Luxury goods company LVMH has announced it will develop resorts using the name of its Bordeaux winery, Cheval Blanc. A concept was rolled out at the French ski resort Courchevel in 2006 and two more are scheduled for 2012 in Oman and Egypt. LVMH will run the resort under a manager contract similar to other luxury chains such as the Ritz-Carlton. The hotels will showcase its brands as visitors will be able to purchase Dior and Louis Vuitton merchandise. This sounds like a natural transition as more luxury brands pursue alternate projects for growth while staying consistent with brand heritage and increasing their presence globally.
The WSJ reports:
The move shows how LVMH is trying to grow without resorting to costly acquisitions.

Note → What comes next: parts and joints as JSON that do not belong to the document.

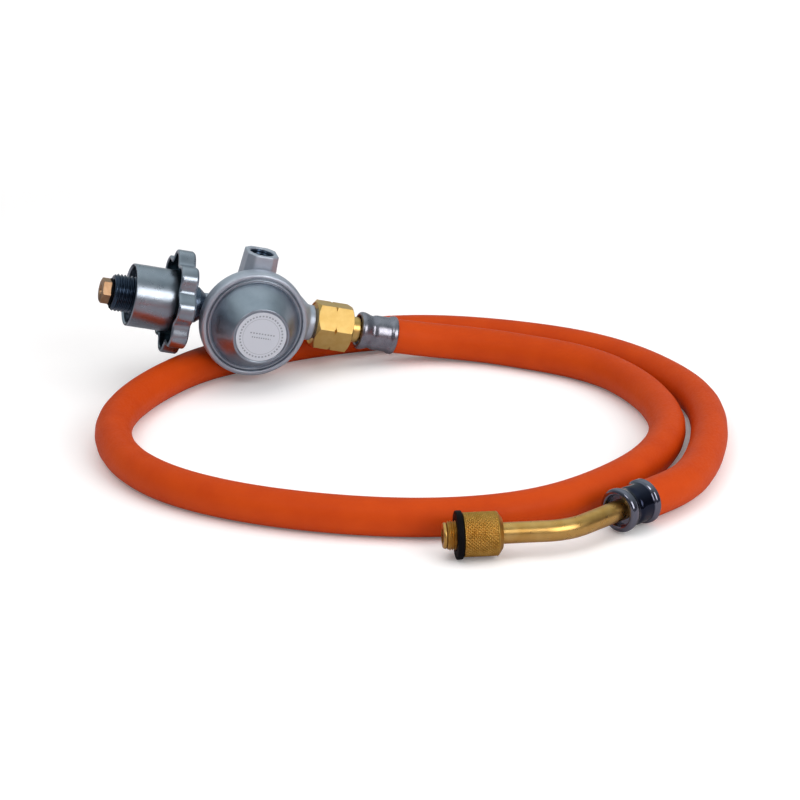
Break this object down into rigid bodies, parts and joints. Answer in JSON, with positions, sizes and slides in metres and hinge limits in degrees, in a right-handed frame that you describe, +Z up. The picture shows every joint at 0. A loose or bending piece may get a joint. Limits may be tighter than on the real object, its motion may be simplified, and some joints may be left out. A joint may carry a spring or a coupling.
{
  "type": "propane regulator hose",
  "caption": "Low-pressure propane regulator with a handwheel cylinder connection, an orange gas hose and a bent brass end fitting with a knurled screw.",
  "frame": {"origin": "on the surface that the hose lies on, at the point of the hose's flat underside below the regulator", "axes": "+Z up; +X along the regulator from the cylinder connection to the hose, seen from above; -Y out of the regulator's round bonnet"},
  "size_m": [0.2577, 0.2547, 0.0581],
  "materials": {
    "die_cast_zinc": "satin silver-grey lacquer on die-cast zinc",
    "label_white": "plain satin white label film",
    "steel": "bright drawn steel",
    "brass": "bright machined brass",
    "brass_tube": "drawn brass tube, slightly dulled",
    "aged_brass": "turned and knurled brass, darker in the grooves",
    "black_oxide": "glossy black oxide on steel",
    "black_plastic": "black moulded plastic",
    "ferrule_steel": "dark crimped steel",
    "ferrule_chrome": "dark bright plating on crimped steel",
    "orange_rubber": "matt orange gas hose rubber",
    "seal_rubber": "black seal rubber"
  },
  "bodies": {
    "regulator": {"body_casting": "die_cast_zinc", "bonnet": "die_cast_zinc", "bonnet_cap": "die_cast_zinc", "label_disc": "label_white", "adjusting_plug": "black_plastic", "main_spring": "steel", "diaphragm": "seal_rubber", "lever_pin": "steel", "seat_nozzle": "brass", "port_plug": "steel", "port_seal": "seal_rubber", "inlet_stem": "die_cast_zinc", "inlet_filter": "aged_brass", "stem_seal": "seal_rubber", "inlet_seal": "seal_rubber", "brass_tip": "aged_brass", "outlet_gasket": "seal_rubber", "hose_tail": "brass", "outlet_ferrule": "ferrule_steel", "hose": "orange_rubber", "end_ferrule": "ferrule_chrome", "elbow_tube": "brass_tube"},
    "wheel": {"handwheel": "die_cast_zinc", "threaded_spigot": "black_oxide"},
    "nut": {"union_nut": "brass"},
    "screw": {"knurled_screw": "aged_brass", "end_washer": "seal_rubber"},
    "stack": {"diaphragm_plate": "steel", "stem_nut": "brass"},
    "rocker": {"lever": "brass"},
    "piston": {"valve_piston": "brass", "valve_pad": "seal_rubber"}
  },
  "joints": [
    {"name": "handwheel_spin", "type": "hinge", "parent": "regulator", "child": "wheel", "pos_m": [-0.03888, -0.006, 0.03751], "axis": [-0.972, 0, 0.2351], "continuous": true},
    {"name": "union_nut_spin", "type": "hinge", "parent": "regulator", "child": "nut", "pos_m": [0.03888, -0.006, 0.01869], "axis": [0.972, 0, -0.2351], "continuous": true},
    {"name": "end_screw_spin", "type": "hinge", "parent": "regulator", "child": "screw", "pos_m": [0.04377, -0.22624, 0.0092], "axis": [-0.9917, 0.1288, 0], "continuous": true},
    {"name": "diaphragm_travel", "type": "slide", "parent": "regulator", "child": "stack", "axis": [-0.0082, -0.9994, -0.0339], "range_m": [0, 0.002], "stiffness_N_per_m": 1500, "springref_m": -0.004, "deforming": ["diaphragm", "main_spring"]},
    {"name": "lever_turn", "type": "hinge", "parent": "regulator", "child": "rocker", "pos_m": [0.0087, -0.012, 0.02578], "axis": [0.235, -0.0349, 0.9714], "range_deg": [0, 12.74]},
    {"name": "piston_travel", "type": "slide", "parent": "regulator", "child": "piston", "axis": [-0.972, 0, 0.2351], "range_m": [0, 0.00134]}
  ],
  "couplings": [
    {"joint": "lever_turn", "follows": "diaphragm_travel", "rad_per_m": 111.11},
    {"joint": "piston_travel", "follows": "diaphragm_travel", "ratio": 0.66667}
  ]
}
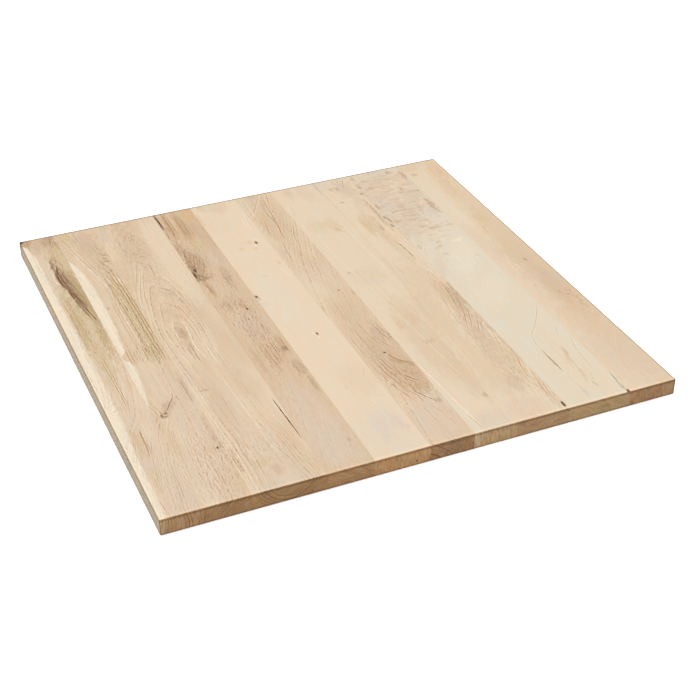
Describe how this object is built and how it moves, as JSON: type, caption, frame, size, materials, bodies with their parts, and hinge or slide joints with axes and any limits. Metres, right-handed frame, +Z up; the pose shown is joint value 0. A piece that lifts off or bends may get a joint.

Two years ago, the company pushed the boundaries of its luxury-goods universe to include yachts when it bought Dutch ship builder Royal Van Lent. A few years earlier, LVMH developed a new high-end rum, 10 Cane, instead of buying an existing brand.
LVMH grew throughout the 1990s and until 2001 thanks to expensive acquisitions. But many purchases, such as perfume maker Guerlain and American fashion house Donna Karan, haven’t turned into major successes. Now, as the industry leader, there are few targets for LVMH that would have a significant impact on its growth.